Sexual harassment case publicized


Sexual harassment is not uncommon in Armenia. Despite its prevalence, victims of sexual harassment avoid reporting to law enforcement agencies to restore their violated rights. This is due to the negative attitude of society towards victims of violence and the stigma surrounding it, as well as the insensitive and non-victim-centered approach of law enforcement agencies.

On August 12th, 2020, S. reported to the police that the previous evening a man had deliberately touched her chest with his left hand in the “Miniso” shop located in the Metronome shopping center. In the explanation, she stated that in 2019 the same person intentionally touched different parts of her body on two occasions.

Since the applicant sought to contribute to the elimination of sexual harassment against women, she did not fear public criticism and publicized what had happened to her. Consequently, it turned out that the same perpetrator had stalked or intentionally touched intimate body parts of more than 20 people. The next day, the victim submitted the information provided to her by other affected people to the police department.

The Police of the Republic of Armenia refused to initiate a criminal case. The body conducting the proceedings referred to articles 142 (Obscene Acts) and 139 (Violent Acts of Sexual Nature) of the RA Criminal Code, noting that the crimes within those articles are not present in the actions taken against the victim. The decision was appealed in the order of superiority. In February 2022, The Criminal Court of Appeal ruled to satisfy the appeal and obliged the body conducting the proceedings to eliminate the violations of the rights of S. and others.
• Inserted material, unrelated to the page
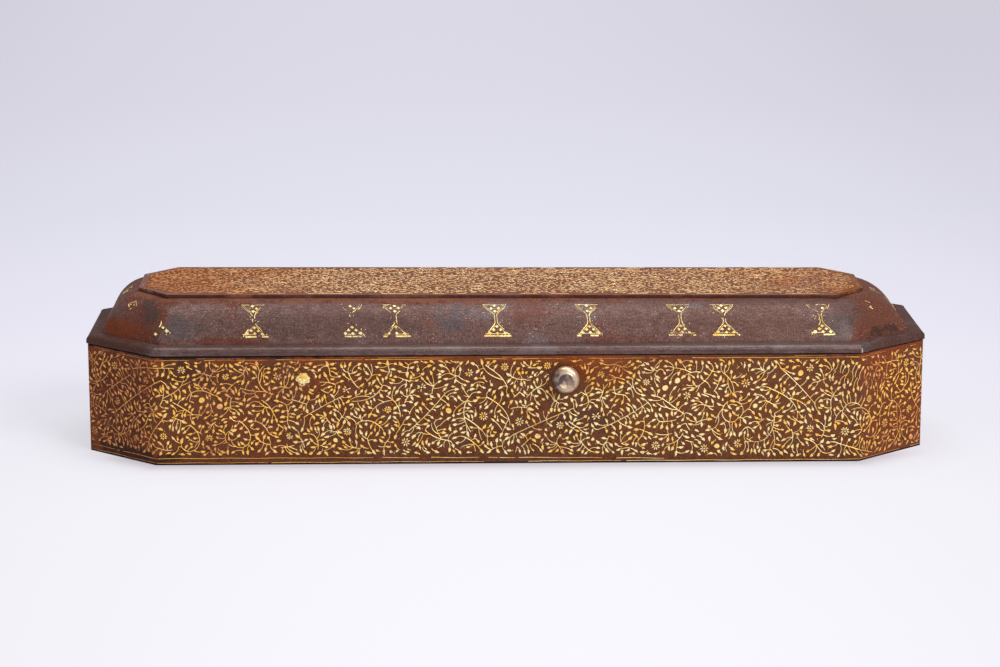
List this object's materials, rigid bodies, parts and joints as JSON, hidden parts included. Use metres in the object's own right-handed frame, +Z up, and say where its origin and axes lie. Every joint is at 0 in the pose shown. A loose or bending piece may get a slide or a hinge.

The importance of raising the issue of sexual harassment was affirmed in 2019, which marked the start of the “Voice of Violence” movement that started in Armenia when women of different ages voiced their stories under the hashtag #voice_of_violence (#բռնության_ձայնը in Armenian) while choosing to remain anonymous.

Evasion of appeals to law enforcement agencies is also linked to legislative gaps. While domestic law prohibits sexual harassment, some forms of it, such as sexual harassment and sexual misconduct against adults, are not punishable.

Thus, Article 142 of the RA Criminal Code defines responsibility for committing obscene acts. However, the analysis of the Article shows that only people under the age of 16 can be considered victims of such actions. As for people over the age of 16 who have been sexually abused, such as their private parts being touched without their consent, witnessing exhibitionist behavior (people showing them their genitals, masturbating or imitating sex in their presence), being shown pornographic videos, etc. cannot be considered victims of the given crime. Therefore, the harassment against them will not be punished by the mentioned article (moreover, there is no other article punishing the mentioned acts in the RA Criminal Code). This means that committing obscene acts against people over the age of 16 is not criminalized under domestic law.

As a result, the rights of victims of the above-mentioned types of harassment remain violated even when they apply and report to law enforcement agencies.

At the same time, it should be noted that the international agreements ratified and signed by the Republic of Armenia and the comments of international bodies on these agreements envisage responsibility for all types of sexual harassment as a mandatory condition.

It can be concluded that there is a gap in the domestic legislation of the Republic of Armenia regarding the impunity of sexual harassment, which is contrary to the international obligations of the Republic of Armenia.